19451960198020002020

Verfremdungseffekte spielen in „Am Ende Licht“ von Lilja Rupprecht am Akademietheater eine wichtige Rolle.

19451960198020002020

Verfremdungseffekte spielen in „Am Ende Licht“ von Lilja Rupprecht am Akademietheater eine wichtige Rolle.

Werbung
Werbung
Werbung

Christine beschreibt ihren Tod mit den lapidaren Worten: „Es hat nicht wehgetan, in erster Linie war es peinlich.“ Mitten im Supermarkt sackt die alkoholkranke Mutter dreier Kinder zusammen, Hirnblutung, da ist nichts mehr zu machen.

Mit dieser Einstiegssequenz eröffnet Simon Stephens sein tragisch-komisches Familiendrama „Am Ende Licht“ und zeigt in fragmentierten Szenen, was kurz vor und nach diesem Tod den restlichen Familienmitgliedern widerfährt. Der britische Erfolgsdramatiker ist ein meisterhafter Arrangeur entscheidender Momente und düsterer Geschichten.

Am Burgtheater war er zuletzt 2011 mit „Wastwater“, einem stimmungsvollen Stück über menschliche Ängste, zu sehen. Seine Werke sind kraftvoll und in viele ineinander verwobene Handlungen unterteilt, Inszenierungen geraten allerdings schnell zur pathetischen Textschlacht. Die Regisseurin Lilja Rupprecht hat sich für die österreichische Erstaufführung am Akademietheater für eine spielerische und multimediale Umsetzung entschieden. Die Zuschauer bekommen sogar 3D-Brillen mit auf den Weg in den Theatersaal. Es gibt Bildschirme für Close-up-Einstellungen, Lichteffekte, Livemusik und ein riesiges Plastikungetüm im Bühnenhintergrund. Dazu tragen die Schauspieler puppenhafte Masken, die ihre Köpfe grotesk verformen. Dass diese Flut an Verfremdungseffekten nicht zu sehr ablenkt, ist dem konzentrierten Spiel des wunderbaren Ensembles zu verdanken. In leichtfüßigen Dialogen und Monologen kommen Ängste und Schicksalsschläge wie der Suizidversuch der jüngsten Tochter Ashe (Maresi Riegner) ans Licht. Sie wird von ihrem Ex-Freund besucht, der ihr das gemeinsame Kind wegnehmen will.
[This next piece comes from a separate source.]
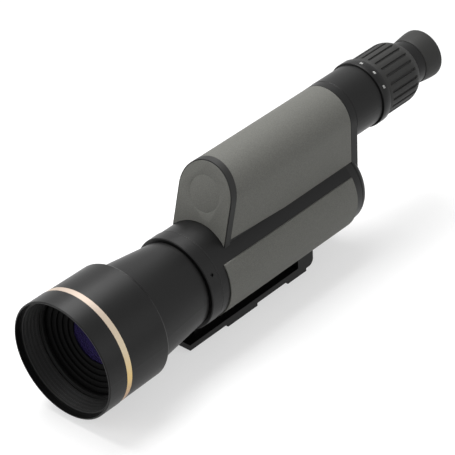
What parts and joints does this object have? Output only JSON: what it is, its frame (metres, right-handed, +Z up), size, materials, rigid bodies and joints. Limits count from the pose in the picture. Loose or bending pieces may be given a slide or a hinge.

Ihre Schwester Jess (Marie Luise Stockinger) hat Angst vor Beziehungen und macht es ihrem One-Night-Stand Michael (Philipp Hauß) nicht leicht, sie näher kennenzulernen. Ihr Bruder Steven (Max Gindorff) hadert ebenfalls mit Studium und Partnerschaft. Währenddessen versucht der Vater (Norman Hacker), seinen Frust mit einem Techtelmechtel und reichhaltigen Speisen zu kompensieren. Dass während der einzelnen Handlungsstränge meist alle Schauspieler auf der Bühne verweilen, mit Chipstüte in der Hand das Spiel der anderen verfolgen und gemeinsam Melodien anstimmen, verstärkt den Zusammenhang der Geschehnisse. Sogar die tote Mutter (Dorothee Hartinger) tritt in unterschiedlichen Rollen auf, um ihrer Familie ein letztes Mal nahe zu sein.

Am Ende fallen die Masken, man findet wieder zueinander und macht sich gemeinsam auf den Weg zur Beerdigung. Zeit für das Publikum, die 3D-Brille aufzusetzen und in eine sphärische Planetenwelt einzutauchen. Insgesamt ein rätselhaftes, aber stimmiges Familienpuzzle mit unvorhergesehenem Happy End.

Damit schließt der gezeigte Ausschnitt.